En el mundo predomina hoy de
manera esencial lo que se podría denominar un "vitalismo cientifista
biomédico". Esta cosmovisión sitúa al hombre dentro de un sistema biológico
complejo, pero manejable y mejorable, y que presenta algunas características
que lo hacen bastante único; para muchos, incluso existe una "epifenomenología"
que lleva a considerar aspectos de la existencia humana como la libertad, el
amor o la culpa, por citar sólo algunos, como procesos que, en definitiva, son
tan materiales como el movimiento de los planetas o la biología molecular de
los receptores celulares. Sin duda, la vida en este contexto es muy querida y
disfrutada; nunca en la historia de la Medicina se ha luchado tan eficazmente
por el sostenimiento vital del hombre sano o enfermo.
Por eso llama extraordinariamente
la atención lo paradójico que resulta que un entorno que siente la vida con un
deseo tan grande de disfrute y pasión, se manifieste partidario de la
eutanasia. Pero esta contradicción es sólo aparente. En buena lógica, cuando la
dimensión radical de la existencia humana es exclusivamente la biológica, y sus
bienes son los derivados de la corporalidad y de las experiencias sensibles, al
decaer los elementos físicos que no puede ofrecer ya una biología pujante, ésta
pierde irremediablemente su sentido global.
Cómo es casi un lugar común, en los
momentos históricos en que se ha concedido primacía a la vida física y al
hedonismo ("el placer es lo único bueno en sí mismo"), se ha defendido también vigorosamente
la eutanasia y el suicidio. Esto no es novedoso. Lo que llama la atención ahora
es lo inútil que resulta objetar contra estas actitudes desde premisas como la
defensa y dignidad de la persona; quizá porque estas mismas nociones tienen su
expresión en la perspectiva cientifista-hedonista. Como vemos a diario, el
derecho a una muerte "digna" es uno de los argumentos más usados por los
defensores de la eutanasia.
Pero ocurre que el concepto de "dignidad
humana" ha perdido su calado de trascendencia metafísica y se ha convertido en
una cualificación de vida biológica en términos empiristas; en definitiva, de
experiencia sensible. Parece claro que la acción positiva en favor de la
eutanasia es algo profundamente violento y contrario a la tendencia universal de
conservación de ese gran bien que poseemos, la experiencia vital. Sin embargo,
la fuerza de la perspectiva empírico-cientificista es de tal envergadura que
hace sopesar positivamente en muchos la destrucción voluntaria de la vida
humana; y esto casi de forma pacífica y de modo emotivamente plausible.
Lo peculiar de nuestro tiempo es
la defensa teórica que esta actitud recibe del entorno cultural circundante:
morir "bien" y con "dignidad" es también sinónimo de autodestrucción vital.

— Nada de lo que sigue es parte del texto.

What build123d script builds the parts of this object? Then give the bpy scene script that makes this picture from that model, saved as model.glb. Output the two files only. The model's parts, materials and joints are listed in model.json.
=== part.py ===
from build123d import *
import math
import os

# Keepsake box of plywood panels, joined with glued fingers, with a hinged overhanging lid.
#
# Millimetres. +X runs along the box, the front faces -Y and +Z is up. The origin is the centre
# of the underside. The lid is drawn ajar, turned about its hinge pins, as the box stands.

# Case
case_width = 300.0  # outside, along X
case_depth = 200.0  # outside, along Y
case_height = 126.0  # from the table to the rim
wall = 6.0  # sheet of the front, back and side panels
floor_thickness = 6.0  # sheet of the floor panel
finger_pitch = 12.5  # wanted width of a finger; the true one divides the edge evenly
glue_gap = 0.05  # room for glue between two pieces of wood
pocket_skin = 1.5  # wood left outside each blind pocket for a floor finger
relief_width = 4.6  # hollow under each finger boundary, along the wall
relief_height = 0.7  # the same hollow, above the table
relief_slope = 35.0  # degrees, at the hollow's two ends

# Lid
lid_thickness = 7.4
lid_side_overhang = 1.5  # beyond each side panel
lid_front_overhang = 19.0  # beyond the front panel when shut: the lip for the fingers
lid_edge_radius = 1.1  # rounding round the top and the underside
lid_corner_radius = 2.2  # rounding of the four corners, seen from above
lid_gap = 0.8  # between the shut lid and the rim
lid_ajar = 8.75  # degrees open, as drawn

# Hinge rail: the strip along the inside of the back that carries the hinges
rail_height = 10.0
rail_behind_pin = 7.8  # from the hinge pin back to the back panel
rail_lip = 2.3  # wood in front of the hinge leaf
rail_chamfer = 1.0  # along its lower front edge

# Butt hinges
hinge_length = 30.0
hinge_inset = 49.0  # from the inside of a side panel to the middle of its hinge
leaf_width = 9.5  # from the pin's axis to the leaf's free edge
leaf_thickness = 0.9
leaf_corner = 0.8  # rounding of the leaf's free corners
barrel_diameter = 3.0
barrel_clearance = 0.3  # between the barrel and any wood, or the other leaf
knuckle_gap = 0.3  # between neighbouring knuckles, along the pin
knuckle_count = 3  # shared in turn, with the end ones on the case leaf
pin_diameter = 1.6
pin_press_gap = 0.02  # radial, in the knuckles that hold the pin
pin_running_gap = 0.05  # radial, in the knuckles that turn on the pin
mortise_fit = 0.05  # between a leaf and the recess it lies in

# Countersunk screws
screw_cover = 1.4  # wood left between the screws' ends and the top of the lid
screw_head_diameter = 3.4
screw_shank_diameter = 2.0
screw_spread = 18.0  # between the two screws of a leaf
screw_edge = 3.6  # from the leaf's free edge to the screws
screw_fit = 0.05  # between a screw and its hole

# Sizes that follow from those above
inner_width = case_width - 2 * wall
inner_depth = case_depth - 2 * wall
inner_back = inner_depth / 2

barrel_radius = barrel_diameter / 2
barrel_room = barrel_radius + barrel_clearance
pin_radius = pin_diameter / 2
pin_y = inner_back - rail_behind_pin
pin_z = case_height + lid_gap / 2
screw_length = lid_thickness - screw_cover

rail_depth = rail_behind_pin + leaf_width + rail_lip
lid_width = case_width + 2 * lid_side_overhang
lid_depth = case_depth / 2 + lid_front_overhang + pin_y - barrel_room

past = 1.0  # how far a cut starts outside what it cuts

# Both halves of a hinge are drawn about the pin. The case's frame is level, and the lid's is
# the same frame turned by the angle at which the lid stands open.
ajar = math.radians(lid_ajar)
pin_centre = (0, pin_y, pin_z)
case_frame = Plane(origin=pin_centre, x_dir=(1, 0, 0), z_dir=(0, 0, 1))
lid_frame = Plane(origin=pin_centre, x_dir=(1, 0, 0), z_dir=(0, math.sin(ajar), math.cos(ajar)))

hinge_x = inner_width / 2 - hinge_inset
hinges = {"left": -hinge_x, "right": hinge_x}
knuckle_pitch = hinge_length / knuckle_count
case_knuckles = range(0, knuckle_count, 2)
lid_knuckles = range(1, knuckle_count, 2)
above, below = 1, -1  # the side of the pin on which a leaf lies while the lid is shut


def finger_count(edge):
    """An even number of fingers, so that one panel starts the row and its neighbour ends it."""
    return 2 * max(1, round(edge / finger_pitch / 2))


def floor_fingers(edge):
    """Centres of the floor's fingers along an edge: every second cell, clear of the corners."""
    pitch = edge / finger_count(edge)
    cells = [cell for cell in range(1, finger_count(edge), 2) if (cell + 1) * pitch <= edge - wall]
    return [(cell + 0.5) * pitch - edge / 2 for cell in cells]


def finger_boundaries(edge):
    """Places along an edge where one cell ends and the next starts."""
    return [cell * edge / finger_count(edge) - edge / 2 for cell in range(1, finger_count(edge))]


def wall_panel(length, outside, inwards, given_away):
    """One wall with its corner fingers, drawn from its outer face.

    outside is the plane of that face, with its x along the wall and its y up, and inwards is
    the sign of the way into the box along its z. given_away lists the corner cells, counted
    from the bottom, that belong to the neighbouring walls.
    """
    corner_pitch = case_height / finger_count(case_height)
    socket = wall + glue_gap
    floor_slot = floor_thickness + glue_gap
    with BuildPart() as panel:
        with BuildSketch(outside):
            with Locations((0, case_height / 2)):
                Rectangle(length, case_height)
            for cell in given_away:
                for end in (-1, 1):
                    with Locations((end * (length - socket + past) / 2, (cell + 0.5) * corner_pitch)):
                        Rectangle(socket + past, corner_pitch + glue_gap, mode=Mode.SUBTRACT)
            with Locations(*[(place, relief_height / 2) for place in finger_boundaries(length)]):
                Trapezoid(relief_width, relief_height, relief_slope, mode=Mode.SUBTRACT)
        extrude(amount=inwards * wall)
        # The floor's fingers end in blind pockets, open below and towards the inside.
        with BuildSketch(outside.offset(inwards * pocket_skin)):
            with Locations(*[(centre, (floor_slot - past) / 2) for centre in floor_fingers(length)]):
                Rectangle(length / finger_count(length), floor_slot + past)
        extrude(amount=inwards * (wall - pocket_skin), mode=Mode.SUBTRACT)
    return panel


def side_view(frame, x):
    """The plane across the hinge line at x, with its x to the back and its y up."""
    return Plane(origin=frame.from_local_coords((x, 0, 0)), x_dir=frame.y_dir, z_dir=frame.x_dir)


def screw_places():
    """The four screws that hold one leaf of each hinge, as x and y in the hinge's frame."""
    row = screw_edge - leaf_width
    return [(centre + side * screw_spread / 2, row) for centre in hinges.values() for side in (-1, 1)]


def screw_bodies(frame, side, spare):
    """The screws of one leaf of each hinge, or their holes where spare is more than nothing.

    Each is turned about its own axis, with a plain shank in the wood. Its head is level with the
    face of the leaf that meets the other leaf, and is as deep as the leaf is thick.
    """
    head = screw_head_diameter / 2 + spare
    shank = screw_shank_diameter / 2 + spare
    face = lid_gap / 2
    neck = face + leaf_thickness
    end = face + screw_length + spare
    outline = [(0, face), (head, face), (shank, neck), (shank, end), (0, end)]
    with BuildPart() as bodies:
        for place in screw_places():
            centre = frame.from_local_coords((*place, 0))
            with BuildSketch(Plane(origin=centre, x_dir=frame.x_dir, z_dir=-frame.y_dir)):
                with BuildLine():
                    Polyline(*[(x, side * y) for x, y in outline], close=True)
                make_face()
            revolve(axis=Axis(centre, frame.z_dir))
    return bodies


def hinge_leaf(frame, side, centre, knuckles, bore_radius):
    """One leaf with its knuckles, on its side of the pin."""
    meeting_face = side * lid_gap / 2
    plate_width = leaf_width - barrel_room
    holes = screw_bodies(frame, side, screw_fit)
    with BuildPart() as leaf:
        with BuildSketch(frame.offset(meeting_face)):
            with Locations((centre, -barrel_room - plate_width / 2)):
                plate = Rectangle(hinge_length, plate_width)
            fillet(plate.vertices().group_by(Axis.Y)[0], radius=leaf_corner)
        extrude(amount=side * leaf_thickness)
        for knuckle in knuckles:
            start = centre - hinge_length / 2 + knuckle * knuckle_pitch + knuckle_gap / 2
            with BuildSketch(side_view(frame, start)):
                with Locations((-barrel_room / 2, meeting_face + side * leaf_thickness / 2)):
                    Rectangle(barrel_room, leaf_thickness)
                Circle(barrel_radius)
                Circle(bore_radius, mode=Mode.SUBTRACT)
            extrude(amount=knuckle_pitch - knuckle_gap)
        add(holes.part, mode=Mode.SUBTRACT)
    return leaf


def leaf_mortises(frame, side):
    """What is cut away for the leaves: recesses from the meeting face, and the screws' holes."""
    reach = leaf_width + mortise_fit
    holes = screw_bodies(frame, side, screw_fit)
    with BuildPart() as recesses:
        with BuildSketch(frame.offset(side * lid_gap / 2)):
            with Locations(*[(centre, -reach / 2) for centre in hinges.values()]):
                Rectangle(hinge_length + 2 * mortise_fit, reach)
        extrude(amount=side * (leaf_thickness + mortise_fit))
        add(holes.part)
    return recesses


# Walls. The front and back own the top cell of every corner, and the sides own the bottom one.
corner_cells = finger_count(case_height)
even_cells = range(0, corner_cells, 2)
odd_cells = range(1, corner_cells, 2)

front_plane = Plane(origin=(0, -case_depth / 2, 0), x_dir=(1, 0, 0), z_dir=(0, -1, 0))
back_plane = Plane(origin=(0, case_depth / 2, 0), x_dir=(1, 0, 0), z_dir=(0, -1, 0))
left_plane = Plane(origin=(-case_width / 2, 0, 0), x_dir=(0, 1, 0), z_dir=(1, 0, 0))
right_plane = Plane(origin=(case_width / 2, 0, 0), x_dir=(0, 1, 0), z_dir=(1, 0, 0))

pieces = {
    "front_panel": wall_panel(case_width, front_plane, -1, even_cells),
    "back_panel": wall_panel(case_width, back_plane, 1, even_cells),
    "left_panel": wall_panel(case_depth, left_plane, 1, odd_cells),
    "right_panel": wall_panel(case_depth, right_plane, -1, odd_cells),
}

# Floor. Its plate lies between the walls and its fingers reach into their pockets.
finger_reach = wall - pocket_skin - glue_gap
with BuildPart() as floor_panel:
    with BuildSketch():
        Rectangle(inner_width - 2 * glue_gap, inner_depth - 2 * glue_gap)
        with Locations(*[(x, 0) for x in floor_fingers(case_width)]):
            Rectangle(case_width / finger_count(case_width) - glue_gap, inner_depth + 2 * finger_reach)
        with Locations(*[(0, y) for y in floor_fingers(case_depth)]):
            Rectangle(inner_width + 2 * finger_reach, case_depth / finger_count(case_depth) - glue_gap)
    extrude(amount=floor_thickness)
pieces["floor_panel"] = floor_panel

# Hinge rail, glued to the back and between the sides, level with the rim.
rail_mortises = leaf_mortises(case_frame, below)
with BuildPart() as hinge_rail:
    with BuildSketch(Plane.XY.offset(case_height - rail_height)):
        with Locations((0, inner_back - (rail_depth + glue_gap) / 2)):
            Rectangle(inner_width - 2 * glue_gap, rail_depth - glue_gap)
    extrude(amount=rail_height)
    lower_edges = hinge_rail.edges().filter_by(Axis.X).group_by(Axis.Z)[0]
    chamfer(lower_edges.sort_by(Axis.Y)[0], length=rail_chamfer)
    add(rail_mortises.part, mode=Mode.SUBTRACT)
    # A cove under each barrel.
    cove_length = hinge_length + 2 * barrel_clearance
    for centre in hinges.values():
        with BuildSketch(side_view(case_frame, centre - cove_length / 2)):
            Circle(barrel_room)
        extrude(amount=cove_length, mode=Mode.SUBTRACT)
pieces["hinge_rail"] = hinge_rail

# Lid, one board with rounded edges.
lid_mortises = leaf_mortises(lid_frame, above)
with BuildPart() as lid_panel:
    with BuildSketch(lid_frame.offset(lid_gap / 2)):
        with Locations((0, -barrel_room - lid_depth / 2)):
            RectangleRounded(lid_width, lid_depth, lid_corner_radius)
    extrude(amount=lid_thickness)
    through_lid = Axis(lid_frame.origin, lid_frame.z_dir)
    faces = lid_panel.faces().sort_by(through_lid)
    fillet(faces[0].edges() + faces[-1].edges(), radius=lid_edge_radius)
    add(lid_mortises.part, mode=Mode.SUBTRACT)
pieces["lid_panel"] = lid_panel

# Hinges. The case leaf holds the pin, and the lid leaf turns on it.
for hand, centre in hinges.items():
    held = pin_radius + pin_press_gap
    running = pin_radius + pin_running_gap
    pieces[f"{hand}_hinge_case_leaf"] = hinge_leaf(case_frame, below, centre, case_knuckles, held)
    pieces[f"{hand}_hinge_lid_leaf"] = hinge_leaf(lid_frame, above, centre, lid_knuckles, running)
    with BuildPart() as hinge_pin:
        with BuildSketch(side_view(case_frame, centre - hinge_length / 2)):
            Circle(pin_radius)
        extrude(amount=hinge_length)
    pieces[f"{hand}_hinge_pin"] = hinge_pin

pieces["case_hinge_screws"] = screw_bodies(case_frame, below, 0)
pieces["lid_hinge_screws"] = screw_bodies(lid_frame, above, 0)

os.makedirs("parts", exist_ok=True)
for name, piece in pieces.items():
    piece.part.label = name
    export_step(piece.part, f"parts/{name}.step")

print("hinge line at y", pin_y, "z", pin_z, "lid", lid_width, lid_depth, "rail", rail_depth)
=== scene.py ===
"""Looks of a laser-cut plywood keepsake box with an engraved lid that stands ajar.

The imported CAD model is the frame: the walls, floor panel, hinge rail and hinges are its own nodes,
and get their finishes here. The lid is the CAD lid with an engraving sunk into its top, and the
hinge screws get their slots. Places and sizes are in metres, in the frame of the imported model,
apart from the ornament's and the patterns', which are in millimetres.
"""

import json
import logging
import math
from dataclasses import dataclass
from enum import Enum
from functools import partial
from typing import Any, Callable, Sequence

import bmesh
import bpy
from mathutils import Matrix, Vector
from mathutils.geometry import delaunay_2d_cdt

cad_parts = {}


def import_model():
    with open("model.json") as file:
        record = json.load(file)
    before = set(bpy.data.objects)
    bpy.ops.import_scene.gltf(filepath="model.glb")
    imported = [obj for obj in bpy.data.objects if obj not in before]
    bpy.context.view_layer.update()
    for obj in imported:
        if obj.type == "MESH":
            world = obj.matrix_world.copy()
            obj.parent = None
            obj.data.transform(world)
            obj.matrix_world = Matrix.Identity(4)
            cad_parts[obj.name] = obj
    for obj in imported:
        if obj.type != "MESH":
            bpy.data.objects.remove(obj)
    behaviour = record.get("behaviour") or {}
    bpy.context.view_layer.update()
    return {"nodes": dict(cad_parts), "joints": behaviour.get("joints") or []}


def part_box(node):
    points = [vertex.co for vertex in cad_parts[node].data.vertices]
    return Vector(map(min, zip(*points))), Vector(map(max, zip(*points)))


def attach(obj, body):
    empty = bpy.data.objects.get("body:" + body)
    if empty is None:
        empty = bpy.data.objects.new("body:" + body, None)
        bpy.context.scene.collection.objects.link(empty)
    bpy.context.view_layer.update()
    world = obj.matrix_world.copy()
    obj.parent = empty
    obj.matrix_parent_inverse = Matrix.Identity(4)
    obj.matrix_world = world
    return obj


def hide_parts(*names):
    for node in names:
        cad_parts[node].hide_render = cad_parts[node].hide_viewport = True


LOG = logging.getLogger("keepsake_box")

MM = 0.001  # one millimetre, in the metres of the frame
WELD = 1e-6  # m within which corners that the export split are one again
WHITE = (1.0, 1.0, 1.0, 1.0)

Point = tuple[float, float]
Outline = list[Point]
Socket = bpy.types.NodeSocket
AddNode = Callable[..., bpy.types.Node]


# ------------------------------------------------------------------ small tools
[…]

Se
emplean recursos, casi sin límite, para salvar una vida después de un accidente
o de una enfermedad grave, y se valora positivamente que alguien decida terminar
con su existencia, si ese es su deseo. No es de extrañar que
Alasdair MacIntyre, célebre filósofo
moral de nuestros días, haya declarado que debates como este estén cerrados objetivamente
por la misma naturaleza de las posiciones encontradas.
Ante todo esto, el nudo gordiano
de mi argumentación es la necesidad de volver a una ética de la vida buena, a una
ética de la vida feliz. Retomar la fuerza de nuestro discurso en los presupuestos
que vieron nacer esta sabiduría en la antigua Grecia. Y entrar bien pertrechados
y con serenidad sapiencial en los grandes debates de la cosmovisión empirista:
por ejemplo, uno de ellos, muy cercano ahora por los medios de comunicación, es
el de mente y cerebro, cuerpo y alma.